Oxygen is less available in water, so I'd guess that wet sewage does produce more methane than dry feces.

Again, though, it's speculation on my part.

CrispyQ

(38,245 posts)
3. That scene from "Meet the Parents" comes to mind.
Sun Nov 5, 2023, 11:36 AM
Nov 2023

I joke, but maybe the planet wasn't meant to hold 8 billion shitting humans.
There are lots of septic tanks in the county I live in.

Duppers

(28,246 posts)
5. "wasn't meant to hold 8 billion shitting humans."
Sun Nov 5, 2023, 11:52 AM
Nov 2023

AMEN!!!!

Sadly, there are some folks here on DU who don't understand earth's ecology. And therefore, these folks mistakenly think the planet can accommodate unlimited numbers of humans.



 

Chainfire

(17,757 posts)
8. That is an unfortunate truth, but it is easier to deal with waste disposal question than lowering the population.
Sun Nov 5, 2023, 12:13 PM
Nov 2023

Of course the overpopulation problem will eventually become self correcting. It may come as a "natural" process or a process accelerated by war. We do now have the means to rapidly lower the world's population with science initially developed in the 1940s.

hunter

(38,930 posts)
11. The world wasn't "meant to" do anything.
Sun Nov 5, 2023, 12:54 PM
Nov 2023

Like it or not, there are eight billion people living here on earth.

That's the reality we have to deal with.

Dystopian thinking, imaging a world where billions of us are suffering and dying, is hardly any more useful than imagining techno-utopias powered by magical fusion power plants and batteries.

I believe we can solve our problems with tools that already exist. We know how to limit human population growth. We know how to treat sewage. We know how to generate electricity without fossil fuels. We learned all this stuff in the twentieth century. Now we just have to do it.

CrispyQ

(38,245 posts)
12. "Now we just have to do it."
Sun Nov 5, 2023, 01:16 PM
Nov 2023


Knowing how to do things & having the political will to do them are two different things. We've seen all over the planet what happens when a species overpopulates & yet we still did it while thinking we're smarter & better than the animals. Maybe this planet could support 8 billion people but not 8 billion people consuming because our economic systems demand that.
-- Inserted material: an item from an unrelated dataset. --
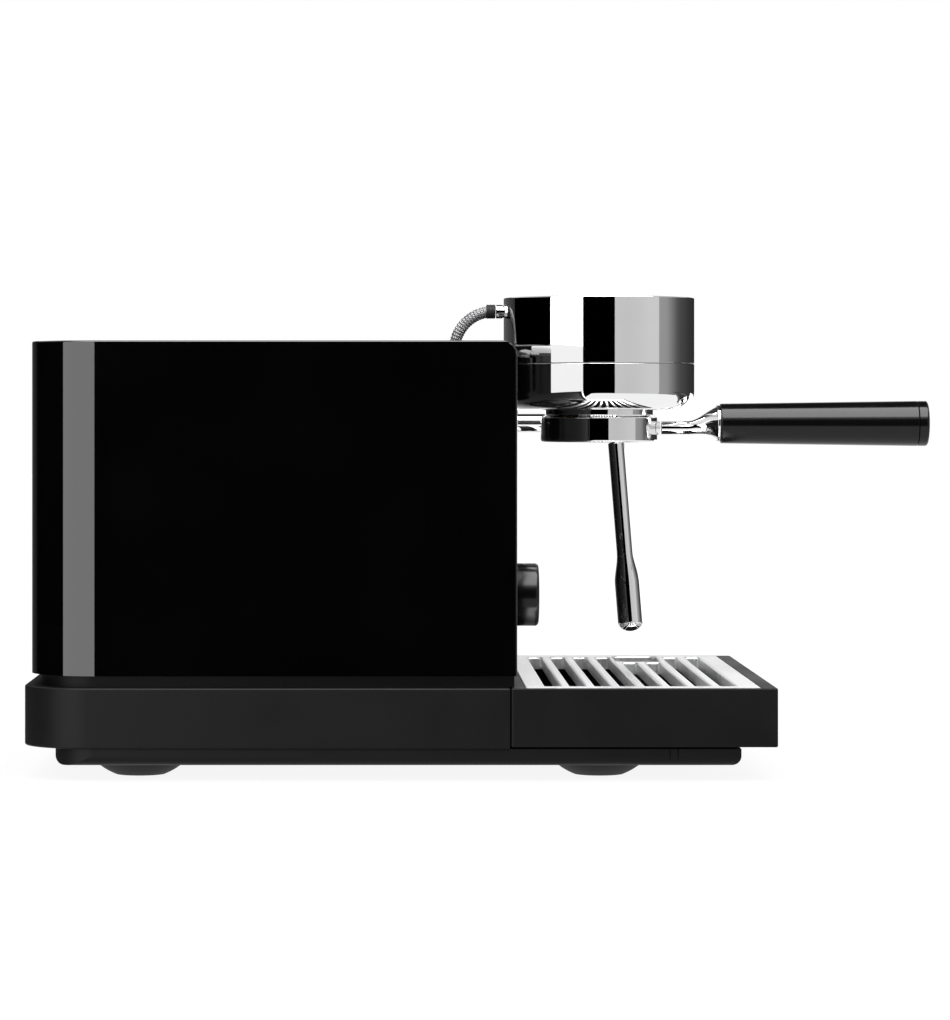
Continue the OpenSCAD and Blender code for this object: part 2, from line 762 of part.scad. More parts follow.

I believe in 20-30 years people will be stunned at the physical changes on our planet & the consequential social changes. Maybe our big brain will save us but it seems to me that pride & greed have about done this planet in. Not that Earth won't go on, it just won't be hospitable to us or all the other living things we depend on. Life is a circle, not a hierarchy, but we are still about to get slapped down a few pegs.